A publication can be defined on any physical replication primary. The node where a publication is defined is referred to as publisher. A publication is a set of changes generated from a table or a group of tables, and might also be described as a change set or replication set. Each publication exists in only one database.
Publications are different from schemas and do not affect how the table is
accessed. Each table can be added to multiple publications if needed.
Publications may currently only contain tables and all tables in schema.
Objects must be added explicitly, except when a publication is created for
ALL TABLES
.
Publications can choose to limit the changes they produce to
any combination of INSERT
, UPDATE
,
DELETE
, and TRUNCATE
, similar to how triggers are fired by
particular event types. By default, all operation types are replicated.
These publication specifications apply only for DML operations; they do not affect the initial
data synchronization copy. (Row filters have no effect for
TRUNCATE
. See Section 29.4).
Every publication can have multiple subscribers.
A publication is created using the CREATE PUBLICATION
command and may later be altered or dropped using corresponding commands.
The individual tables can be added and removed dynamically using
ALTER PUBLICATION
. Both the ADD
TABLE
and DROP TABLE
operations are
transactional, so the table will start or stop replicating at the correct
snapshot once the transaction has committed.
A published table must have a replica identity
configured in order to be able to replicate UPDATE
and DELETE
operations, so that appropriate rows to
update or delete can be identified on the subscriber side.

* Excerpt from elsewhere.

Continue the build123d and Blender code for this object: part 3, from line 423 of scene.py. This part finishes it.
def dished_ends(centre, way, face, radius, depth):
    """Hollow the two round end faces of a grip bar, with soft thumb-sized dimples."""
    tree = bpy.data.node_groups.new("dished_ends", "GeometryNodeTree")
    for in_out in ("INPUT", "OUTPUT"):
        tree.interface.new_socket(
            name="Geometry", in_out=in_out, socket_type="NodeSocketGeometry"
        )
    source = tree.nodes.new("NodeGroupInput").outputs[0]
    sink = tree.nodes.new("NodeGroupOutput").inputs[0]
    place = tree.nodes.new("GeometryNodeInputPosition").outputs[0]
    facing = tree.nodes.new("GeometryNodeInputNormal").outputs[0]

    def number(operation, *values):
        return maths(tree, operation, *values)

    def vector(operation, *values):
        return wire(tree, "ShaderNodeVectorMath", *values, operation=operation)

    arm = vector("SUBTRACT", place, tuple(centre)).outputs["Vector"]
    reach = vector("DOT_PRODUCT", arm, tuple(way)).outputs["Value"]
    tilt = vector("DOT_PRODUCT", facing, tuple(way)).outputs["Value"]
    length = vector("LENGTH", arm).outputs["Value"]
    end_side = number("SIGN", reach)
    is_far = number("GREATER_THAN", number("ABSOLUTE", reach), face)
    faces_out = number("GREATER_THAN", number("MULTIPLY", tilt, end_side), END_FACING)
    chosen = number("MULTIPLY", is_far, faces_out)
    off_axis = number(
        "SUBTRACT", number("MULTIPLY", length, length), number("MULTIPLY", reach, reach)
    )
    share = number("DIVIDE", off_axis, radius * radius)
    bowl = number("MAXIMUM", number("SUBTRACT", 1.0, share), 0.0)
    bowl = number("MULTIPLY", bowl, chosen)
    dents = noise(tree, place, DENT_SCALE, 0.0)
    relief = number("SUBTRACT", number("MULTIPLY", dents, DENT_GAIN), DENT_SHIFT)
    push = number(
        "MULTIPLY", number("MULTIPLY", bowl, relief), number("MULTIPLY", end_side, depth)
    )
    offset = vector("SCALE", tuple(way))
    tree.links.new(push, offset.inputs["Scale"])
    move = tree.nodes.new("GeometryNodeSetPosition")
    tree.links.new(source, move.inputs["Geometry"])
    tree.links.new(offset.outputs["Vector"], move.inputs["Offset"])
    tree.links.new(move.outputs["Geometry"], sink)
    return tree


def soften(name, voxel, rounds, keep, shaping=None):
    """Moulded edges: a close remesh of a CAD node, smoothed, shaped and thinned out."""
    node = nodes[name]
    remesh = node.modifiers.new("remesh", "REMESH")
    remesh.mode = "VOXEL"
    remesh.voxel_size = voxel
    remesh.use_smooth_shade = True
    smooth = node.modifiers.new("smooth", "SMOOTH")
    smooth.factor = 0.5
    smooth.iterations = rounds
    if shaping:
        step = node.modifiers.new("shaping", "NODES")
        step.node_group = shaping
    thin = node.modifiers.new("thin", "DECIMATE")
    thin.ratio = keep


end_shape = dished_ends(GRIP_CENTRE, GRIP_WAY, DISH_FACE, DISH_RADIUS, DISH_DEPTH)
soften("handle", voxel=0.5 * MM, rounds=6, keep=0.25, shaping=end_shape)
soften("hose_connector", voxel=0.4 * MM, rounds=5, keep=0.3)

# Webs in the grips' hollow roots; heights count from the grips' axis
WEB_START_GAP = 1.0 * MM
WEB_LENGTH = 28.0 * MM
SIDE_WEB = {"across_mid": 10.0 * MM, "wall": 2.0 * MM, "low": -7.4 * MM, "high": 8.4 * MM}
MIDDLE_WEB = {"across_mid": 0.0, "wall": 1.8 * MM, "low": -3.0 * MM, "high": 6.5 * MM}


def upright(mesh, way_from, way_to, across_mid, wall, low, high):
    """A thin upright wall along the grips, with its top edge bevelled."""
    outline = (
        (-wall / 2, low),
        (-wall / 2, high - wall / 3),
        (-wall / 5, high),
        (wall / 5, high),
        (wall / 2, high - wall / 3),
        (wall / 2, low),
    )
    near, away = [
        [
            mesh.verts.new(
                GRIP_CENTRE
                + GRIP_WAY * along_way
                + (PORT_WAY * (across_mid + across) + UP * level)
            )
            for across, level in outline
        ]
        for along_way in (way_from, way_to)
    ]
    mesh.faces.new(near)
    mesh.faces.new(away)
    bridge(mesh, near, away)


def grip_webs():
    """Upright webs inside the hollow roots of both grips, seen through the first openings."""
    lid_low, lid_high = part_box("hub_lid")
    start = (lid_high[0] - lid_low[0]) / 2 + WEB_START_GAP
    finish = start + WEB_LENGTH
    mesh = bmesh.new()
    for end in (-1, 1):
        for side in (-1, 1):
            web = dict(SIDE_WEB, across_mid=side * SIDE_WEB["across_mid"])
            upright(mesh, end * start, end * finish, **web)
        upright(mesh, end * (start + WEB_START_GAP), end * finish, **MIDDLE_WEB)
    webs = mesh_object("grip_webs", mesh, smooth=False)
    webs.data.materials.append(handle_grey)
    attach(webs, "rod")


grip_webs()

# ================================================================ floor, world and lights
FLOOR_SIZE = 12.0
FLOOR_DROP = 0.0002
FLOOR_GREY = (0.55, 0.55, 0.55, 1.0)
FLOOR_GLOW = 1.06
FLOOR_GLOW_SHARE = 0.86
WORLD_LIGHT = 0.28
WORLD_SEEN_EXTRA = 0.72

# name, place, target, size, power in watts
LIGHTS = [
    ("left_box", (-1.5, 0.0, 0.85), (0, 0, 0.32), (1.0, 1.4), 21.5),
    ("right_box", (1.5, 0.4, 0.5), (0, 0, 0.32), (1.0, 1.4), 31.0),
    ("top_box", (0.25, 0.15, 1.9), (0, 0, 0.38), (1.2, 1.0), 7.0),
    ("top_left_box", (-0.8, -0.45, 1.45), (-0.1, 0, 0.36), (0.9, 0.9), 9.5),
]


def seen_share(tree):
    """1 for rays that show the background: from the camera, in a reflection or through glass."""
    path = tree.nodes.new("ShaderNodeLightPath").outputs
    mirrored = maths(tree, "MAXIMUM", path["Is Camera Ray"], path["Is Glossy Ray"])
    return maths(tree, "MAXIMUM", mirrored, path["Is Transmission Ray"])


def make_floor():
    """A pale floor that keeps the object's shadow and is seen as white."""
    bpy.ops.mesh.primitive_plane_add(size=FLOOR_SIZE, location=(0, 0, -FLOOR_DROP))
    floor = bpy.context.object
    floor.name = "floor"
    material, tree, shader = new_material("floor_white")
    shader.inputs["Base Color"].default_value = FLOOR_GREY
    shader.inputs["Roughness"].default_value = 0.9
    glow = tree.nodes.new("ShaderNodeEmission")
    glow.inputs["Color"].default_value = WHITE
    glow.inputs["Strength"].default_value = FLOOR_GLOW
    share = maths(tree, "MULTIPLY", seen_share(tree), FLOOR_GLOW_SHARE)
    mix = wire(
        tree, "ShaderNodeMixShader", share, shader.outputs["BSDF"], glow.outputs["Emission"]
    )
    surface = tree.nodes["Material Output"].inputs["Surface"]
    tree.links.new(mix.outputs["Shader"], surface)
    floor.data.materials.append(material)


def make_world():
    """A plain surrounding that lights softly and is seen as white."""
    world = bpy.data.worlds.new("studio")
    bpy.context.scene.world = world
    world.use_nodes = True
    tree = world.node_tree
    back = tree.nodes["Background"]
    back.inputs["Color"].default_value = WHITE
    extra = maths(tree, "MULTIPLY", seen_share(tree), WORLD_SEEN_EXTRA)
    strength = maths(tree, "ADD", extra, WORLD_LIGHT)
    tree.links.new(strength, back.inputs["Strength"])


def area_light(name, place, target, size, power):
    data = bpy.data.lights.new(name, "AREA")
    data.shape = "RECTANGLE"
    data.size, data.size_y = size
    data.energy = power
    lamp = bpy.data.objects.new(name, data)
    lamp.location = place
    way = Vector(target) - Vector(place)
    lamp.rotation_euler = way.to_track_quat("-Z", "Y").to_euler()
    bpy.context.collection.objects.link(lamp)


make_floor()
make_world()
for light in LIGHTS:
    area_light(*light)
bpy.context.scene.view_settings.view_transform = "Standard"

By default, this is the primary key, if there is one. Another unique index
(with certain additional requirements) can also be set to be the replica
identity. If the table does not have any suitable key, then it can be set
to replica identity FULL
, which means the entire row
becomes the key. When replica identity FULL
is
specified, indexes can be used on the subscriber side for searching the
rows. Candidate indexes must be btree or hash, non-partial, and the
leftmost index field must be a column (not an expression) that references
the published table column. These restrictions on the non-unique index
properties adhere to some of the restrictions that are enforced for
primary keys. If there are no such suitable indexes, the search on the
subscriber side can be very inefficient, therefore replica identity
FULL
should only be used as a fallback if no other
solution is possible.
If a replica identity other than FULL
is set on the
publisher side, a replica identity comprising the same or fewer columns
must also be set on the subscriber side.
Tables with a replica identity defined as NOTHING
,
DEFAULT
without a primary key, or USING
INDEX
with a dropped index, cannot support
UPDATE
or DELETE
operations when
included in a publication replicating these actions. Attempting such
operations will result in an error on the publisher.
INSERT
operations can proceed regardless of any replica identity.
See ALTER TABLE...REPLICA IDENTITY
for details on how to set the replica identity.